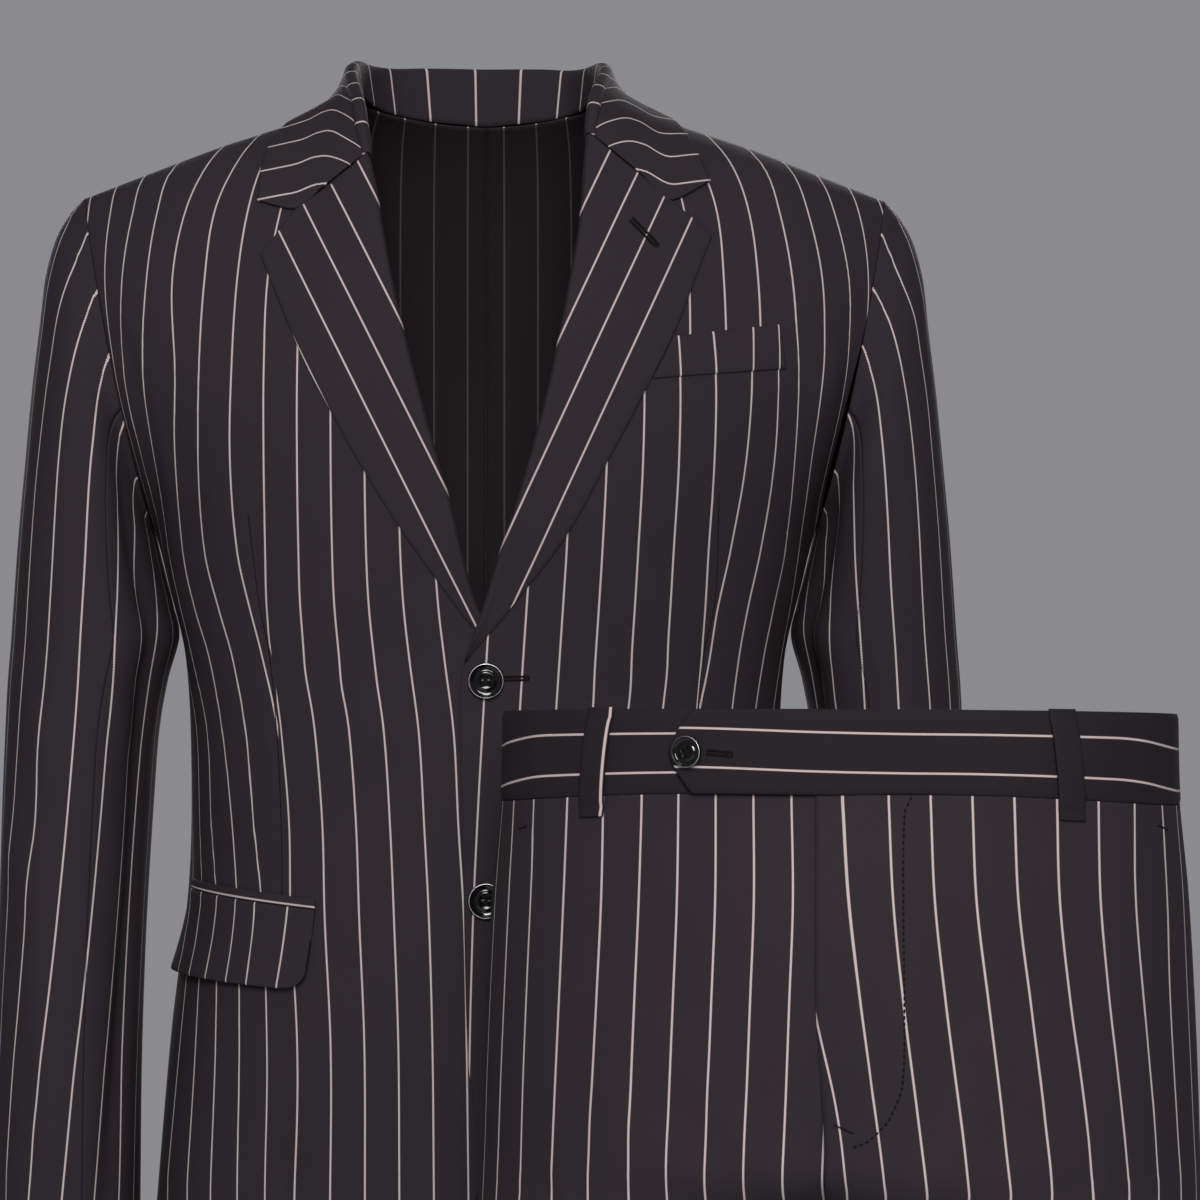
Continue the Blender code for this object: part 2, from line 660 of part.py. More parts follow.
def welt_place(u, v):
    """Place on the left front of a point of the breast welt, from the lapel's edge outward."""
    inner_z = mix(WELT["inner_top"], WELT["inner_foot"], v)
    inner_x = ease(LAPEL_EDGE["left"], "x", inner_z) + 3 * SEAM
    outer = mix(Vector(WELT["outer_top"]), Vector(WELT["outer_foot"]), v)
    return mix(inner_x, outer.x, u), mix(inner_z, outer.y, u), 0.0


def build_pockets():
    """Breast welt on the wearer's left, and a jet and flap on each side."""
    body_patch("breast_welt", "left", welt_place, SEAM, TRIM_CLOTH, 8, 3, CLOTH)
    for side in SIDES:
        body_patch("pocket_jet_" + side, side, jet_place, 2 * SEAM, TRIM_CLOTH, 10, 1, CLOTH)
        body_patch("pocket_flap_" + side, side, flap_place, 2 * SEAM, JACKET_CLOTH, 12, 4, CLOTH)


def build_button(name, place, outward, radius):
    """A turned button with a raised rim and a dished middle, standing on the cloth."""
    height = BUTTON_THICKNESS
    profile = [(0.0, 0.62 * height), (0.42 * radius, 0.62 * height), (0.52 * radius, 0.80 * height),
               (0.80 * radius, 0.84 * height), (0.90 * radius, height), (0.97 * radius, 0.92 * height),
               (radius, 0.60 * height), (0.90 * radius, 0.18 * height), (0.72 * radius, 0.0), (0.0, 0.0)]
    mesh = bpy.data.meshes.new(name)
    outline = bmesh.new()
    verts = [outline.verts.new((r, 0, h)) for r, h in profile]
    for a, b in zip(verts, verts[1:]):
        outline.edges.new((a, b))
    outline.to_mesh(mesh)
    outline.free()
    piece = bpy.data.objects.new(name, mesh)
    mesh.materials.append(BUTTON)
    SUIT.objects.link(piece)
    screw = piece.modifiers.new("turned", "SCREW")
    screw.steps = BUTTON_SIDES
    screw.render_steps = BUTTON_SIDES
    screw.use_merge_vertices = True
    screw.merge_threshold = 0.00005
    screw.use_smooth_shade = True
    piece.location = place + outward * BUTTON_SHANK
    piece.rotation_euler = outward.to_track_quat("Z", "Y").to_euler()
    return piece


def hip_point(angle, z, lift=0.0):
    """A point round the trousers' hips: angle 0 at the front, a quarter turn at the wearer's left."""
    face = -1 if math.cos(angle) >= 0 else 1
    half = ease(HIPS, "side", z) + lift
    depth = ease(HIPS, "front" if face < 0 else "back", z) + lift
    x = half * signed_power(math.sin(angle), 2 / ROUNDNESS)
    y = -depth * signed_power(math.cos(angle), 2 / ROUNDNESS)
    return Vector((x, y, z))


def angle_at(x, z=BAND_FOOT_Z):
    """The angle round the front of the hips that reaches a distance from the centre."""
    return math.asin(signed_power(x / ease(HIPS, "side", z), ROUNDNESS / 2))


def band_top(angle):
    """The waistband's upper edge drops a little to the back."""
    return BAND_TOP_Z - BAND_BACK_DROP * (0.5 - 0.5 * math.cos(angle))


def band_foot(angle):
    """The waistband's lower seam dips toward the sides."""
    turn = min(abs(math.remainder(angle, 2 * math.pi)), math.pi / 2)
    return BAND_FOOT_Z - BAND_SIDE_DIP * smooth_step(0.2, math.pi / 2, turn)


def leg_point(side, face, u, z):
    """A point of a trouser panel: u runs from the side seam to the centre or the inside leg."""
    sign = SIDES[side]
    hip = math.pi / 2 * (1 - u)
    half = ease(HIPS, "side", z)
    depth = ease(HIPS, "front" if face < 0 else "back", z)
    x_hip = half * signed_power(math.sin(hip), 2 / ROUNDNESS)
    y_hip = face * depth * signed_power(math.cos(hip), 2 / ROUNDNESS)
    turn = math.pi * u
    deep = ease(LEG, "front" if face < 0 else "back", z)
    x_leg = ease(LEG, "middle_x", z) + ease(LEG, "half", z) * signed_power(math.cos(turn), 2 / ROUNDNESS)
    y_leg = face * deep * signed_power(math.sin(turn), 2 / ROUNDNESS)
    share = 1 - smooth_step(CROTCH_Z, FORK_START_Z, z)
    return Vector((sign * mix(x_hip, x_leg, share), mix(y_hip, y_leg, share), z))


def trouser_panel(name, side, face, columns, material):
    """A front or back of the trousers, from the hem to the waistband's seam."""
    sign = SIDES[side]
    shares = (0.0, 0.14, 0.28, 0.42, 0.54, 0.63, 0.70, 0.745, 0.780, 0.810, 0.835, 0.860, 0.895,
              0.935, 0.97, 1.0)
    outer = []
    inner = []
    for share in shares:
        outer_row = []
        inner_row = []
        for j in range(columns + 1):
            u = j / columns
            hip = math.pi / 2 * (1 - u)
            top = band_foot(hip if face < 0 else math.pi - hip) - SEAM
            z = mix(TROUSER_HEM_Z, top, share)
            point = leg_point(side, face, u, z)
            wide = leg_point(side, face, u + 0.004, z) - leg_point(side, face, u - 0.004, z)
            tall = leg_point(side, face, u, z + 0.004) - leg_point(side, face, u, z - 0.004)
            out = wide.cross(tall).normalized() * face * sign
            if face < 0 and side == "left":
                point += out * FLY_LIFT * smooth_step(0.80, 0.90, u) * smooth_step(-0.594, -0.562, z)
                point.x -= (FLY_LAP + SEAM) * smooth_step(0.95, 1.0, u) * smooth_step(-0.5385, -0.512, z)
            thin = point - out * TROUSER_CLOTH
            for spot in (point, thin):
                if spot.y * face < SEAM / 2 and (u < 0.1 or u > 0.9):
                    spot.y = face * SEAM / 2
                lapping = face < 0 and side == "left" and z > -0.5385
                if spot.x * sign < SEAM / 2 and not lapping:
                    spot.x = sign * SEAM / 2
            outer_row.append(point)
            inner_row.append(thin)
        outer.append(outer_row)
        inner.append(inner_row)
    return wall(name, outer, inner, material)


def build_waistband(side, columns=30):
    """Half of the waistband; the left one ends in a pointed tab over the right one."""
    sign = SIDES[side]
    front = angle_at(-TAB_REACH) if side == "left" else SEAM / 0.2
    back = math.pi - SEAM / 0.2
    outer = []
    inner = []
    for v in (0.0, 0.5, 1.0):
        outer_row = []
        inner_row = []
        for j in range(columns + 1):
            angle = mix(front, back, j / columns)
            if side == "left":
                angle += angle_at(TAB_POINT) * abs(2 * v - 1) ** 1.3 * max(0.0, 1 - j / 2)
            z = mix(band_foot(angle), band_top(angle), v)
            lift = 0.0006
            if side == "left":
                lift += TAB_LIFT * (1 - smooth_step(0.02, 0.16, angle))
            point = hip_point(sign * angle, z, lift)
            thin = hip_point(sign * angle, z, lift - BAND_CLOTH)
            for spot in (point, thin):
                if (side == "right" or angle > 2) and spot.x * sign < SEAM / 2:
                    spot.x = sign * SEAM / 2
            outer_row.append(point)
            inner_row.append(thin)
        outer.append(outer_row)
        inner.append(inner_row)
    return wall("waistband_" + side, outer, inner, CLOTH)


def build_loop(name, angle, slant):
    """A belt loop: a narrow folded strip from over the band's top edge to below its seam."""
    lift = 0.0006 + SEAM
    if 0.02 < angle < 0.16:
        lift += TAB_LIFT
    half_angle = LOOP_HALF_WIDTH / 0.150
    outer = []
    inner = []
    for v in (0.0, 0.12, 0.3, 0.5, 0.7, 0.88, 1.0):
        outer_row = []
        inner_row = []
        for j in range(3):
            turn = angle + half_angle * (j - 1) + slant * (0.5 - v)
            z = mix(band_foot(turn) - LOOP_OVERHANG, band_top(turn) + 0.001, v)
            proud = 0.0022 * math.sin(math.pi * min(max((v - 0.1) / 0.8, 0), 1)) ** 0.5
            outer_row.append(hip_point(turn, z, lift + proud + TRIM_CLOTH))
            inner_row.append(hip_point(turn, z, lift + proud))
        outer.append(outer_row)
        inner.append(inner_row)
    return wall(name, outer, inner, CLOTH)


def build_trousers():
    """Fronts, backs, waistband, loops and button, then the whole garment set in its place."""
    pieces = []
    for side in SIDES:
        pieces.append(trouser_panel("trouser_front_" + side, side, -1, 11, CLOTH))
        pieces.append(trouser_panel("trouser_back_" + side, side, 1, 11, CLOTH))
        pieces.append(build_waistband(side))
    spots = [angle_at(x) for x in LOOP_SPREAD] + [math.pi - angle_at(x) for x in LOOP_BACK_SPREAD]
    slants = (0.05, -0.05, 0.0, 0.0, 0.0)
    for number, (angle, slant) in enumerate(zip(spots, slants), 1):
        pieces.append(build_loop("belt_loop_%d" % number, angle, slant))
    angle = angle_at(TAB_BUTTON_X)
    level = 0.5 * (band_top(angle) + band_foot(angle))
    seat = hip_point(angle, level, 0.0006 + TAB_LIFT + SEAM)
    out = (hip_point(angle, level, 0.01) - hip_point(angle, level, 0.0)).normalized()
    pieces.append(build_button("waistband_button", seat, out, WAIST_BUTTON_RADIUS))
    setting = Matrix.Translation(TROUSER_PLACE) @ Matrix.Rotation(TROUSER_TURN, 4, "Z")
    for piece in pieces:
        local = Matrix.LocRotScale(piece.location, piece.rotation_euler, None)
        piece.matrix_world = setting @ local


for old in list(bpy.data.objects):
    bpy.data.objects.remove(old, do_unlink=True)
SUIT = bpy.data.collections.new("pinstripe_suit")
bpy.context.scene.collection.children.link(SUIT)
CLOTH = finish_material("suit_cloth", (0.030, 0.025, 0.029), 0.85)
BUTTON = finish_material("button_black", (0.012, 0.012, 0.013), 0.25)

build_bodies()
build_sleeves()
for lapel_side in SIDES:
    build_lapel(lapel_side)
build_collar()
build_pockets()
for button_name, button_z in zip(("jacket_button_upper", "jacket_button_lower"), JACKET_BUTTON_Z):
    button_seat = lay_on_front("left", 0.0, button_z, 0.0)
    build_button(button_name, button_seat, body_normal(body_point(0.0, button_z, -1)), JACKET_BUTTON_RADIUS)
build_trousers()
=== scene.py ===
"""The looks of a single-breasted pinstripe suit: cloth, stripes, folds, stitches and buttons.

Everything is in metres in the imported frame: +Z up, the front faces -Y, +X is the wearer's left.
"""
import math

import bmesh
import bpy
import numpy as np
from mathutils import Matrix, Vector
from mathutils.bvhtree import BVHTree


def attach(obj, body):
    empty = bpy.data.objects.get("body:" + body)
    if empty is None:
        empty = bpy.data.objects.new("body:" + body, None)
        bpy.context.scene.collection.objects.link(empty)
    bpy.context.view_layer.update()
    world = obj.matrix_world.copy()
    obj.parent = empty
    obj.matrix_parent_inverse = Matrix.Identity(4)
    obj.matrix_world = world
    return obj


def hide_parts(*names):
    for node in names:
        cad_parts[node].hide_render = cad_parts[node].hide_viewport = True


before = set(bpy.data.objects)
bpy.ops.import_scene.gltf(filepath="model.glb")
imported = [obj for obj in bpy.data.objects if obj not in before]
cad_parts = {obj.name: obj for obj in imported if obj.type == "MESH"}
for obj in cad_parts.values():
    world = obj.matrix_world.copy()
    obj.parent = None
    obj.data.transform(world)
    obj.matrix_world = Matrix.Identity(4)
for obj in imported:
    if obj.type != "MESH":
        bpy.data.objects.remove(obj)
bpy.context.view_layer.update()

SCENE = bpy.context.scene

# The camera stands level in front of the chest, a little over two metres away, and looks
# slightly to the wearer's left, so that both garments share one picture.
CAMERA_DISTANCE = 2.05
CAMERA_LEVEL = -0.277
CAMERA_YAW = math.radians(1.841)
PICTURE_WIDTH = 0.6936
SENSOR = 36.0


def add_object(name, data):
    """A new object in the scene."""
    thing = bpy.data.objects.new(name, data)
    SCENE.collection.objects.link(thing)
    return thing


lens = bpy.data.cameras.new("front_camera")
lens.sensor_width = SENSOR
lens.lens = SENSOR * CAMERA_DISTANCE / PICTURE_WIDTH
camera = add_object("front_camera", lens)
camera.location = (0.0, -CAMERA_DISTANCE, CAMERA_LEVEL)
camera.rotation_euler = (math.pi / 2, 0.0, -CAMERA_YAW)
SCENE.camera = camera

# A plain studio: a pale round floor under the trousers' hems, an even grey behind, and large
# soft lamps from both sides of the front, above and behind, so that black cloth keeps its form.
FLOOR_LEVEL = -1.3915
FLOOR_RADIUS = 3.0
BACKGROUND = (0.256, 0.256, 0.276)
LAMPS = {
    "key": {"at": (-0.12, -3.00, 1.05), "size": 0.9, "power": 70.0},
    "fill": {"at": (0.15, -3.00, 0.35), "size": 0.9, "power": 46.0},
    "top": {"at": (0.0, -1.2, 2.0), "size": 1.2, "power": 10.0},
    "back_left": {"at": (0.9, 2.8, 0.9), "size": 1.2, "power": 56.0},
    "back_right": {"at": (-0.9, 2.8, 0.5), "size": 1.2, "power": 40.0},
}
LAMP_AIM = Vector((0.0, 0.0, -0.5))


def set_inputs(node, values):
    """Set a node's inputs by name: sockets are linked, other values stored."""
    for name, value in values.items():
        if isinstance(value, bpy.types.NodeSocket):
            node.id_data.links.new(value, node.inputs[name])
        else:
            node.inputs[name].default_value = value


def new_node(tree, kind, values):
    """A new node with its inputs set."""
    node = tree.nodes.new(kind)
    set_inputs(node, values)
    return node


def noise(tree, place, scale, detail):
    """Fine noise at a place, from 0 to 1."""
    values = {"Vector": place, "Scale": scale, "Detail": detail}
    return new_node(tree, "ShaderNodeTexNoise", values).outputs["Fac"]


def new_material(name):
    """A material and its shader node."""
    material = bpy.data.materials.new(name)
    material.use_nodes = True
    return material, material.node_tree.nodes["Principled BSDF"]


SCENE.view_settings.view_transform = "Standard"
world = bpy.data.worlds.new("studio_grey")
world.use_nodes = True
set_inputs(world.node_tree.nodes["Background"], {"Color": (*BACKGROUND, 1.0), "Strength": 1.0})
SCENE.world = world
for lamp_name, lamp in LAMPS.items():
    light = bpy.data.lights.new(lamp_name, "AREA")
    light.shape = "DISK"
    light.size = lamp["size"]
    light.energy = lamp["power"]
    lamp_object = add_object(lamp_name, light)
    lamp_object.location = lamp["at"]
    lamp_object.rotation_euler = (LAMP_AIM - Vector(lamp["at"])).to_track_quat("-Z", "Y").to_euler()

floor_mesh = bpy.data.meshes.new("studio_floor")
disc = bmesh.new()
bmesh.ops.create_circle(disc, cap_ends=True, segments=96, radius=FLOOR_RADIUS)
bmesh.ops.translate(disc, verts=disc.verts, vec=(0.0, 0.0, FLOOR_LEVEL))
disc.to_mesh(floor_mesh)
disc.free()
studio_floor = add_object("studio_floor", floor_mesh)
floor_paint, floor_shader = new_material("pale_floor")
set_inputs(floor_shader, {"Base Color": (0.56, 0.56, 0.58, 1.0), "Roughness": 0.9})
floor_mesh.materials.append(floor_paint)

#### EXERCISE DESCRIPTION
Output nothing except the lines from the line with "build_bodies()" through the line with "stitches and buttons.", copied exactly, end lines included.

#### RESULT
build_bodies()
build_sleeves()
for lapel_side in SIDES:
    build_lapel(lapel_side)
build_collar()
build_pockets()
for button_name, button_z in zip(("jacket_button_upper", "jacket_button_lower"), JACKET_BUTTON_Z):
    button_seat = lay_on_front("left", 0.0, button_z, 0.0)
    build_button(button_name, button_seat, body_normal(body_point(0.0, button_z, -1)), JACKET_BUTTON_RADIUS)
build_trousers()
=== scene.py ===
"""The looks of a single-breasted pinstripe suit: cloth, stripes, folds, stitches and buttons.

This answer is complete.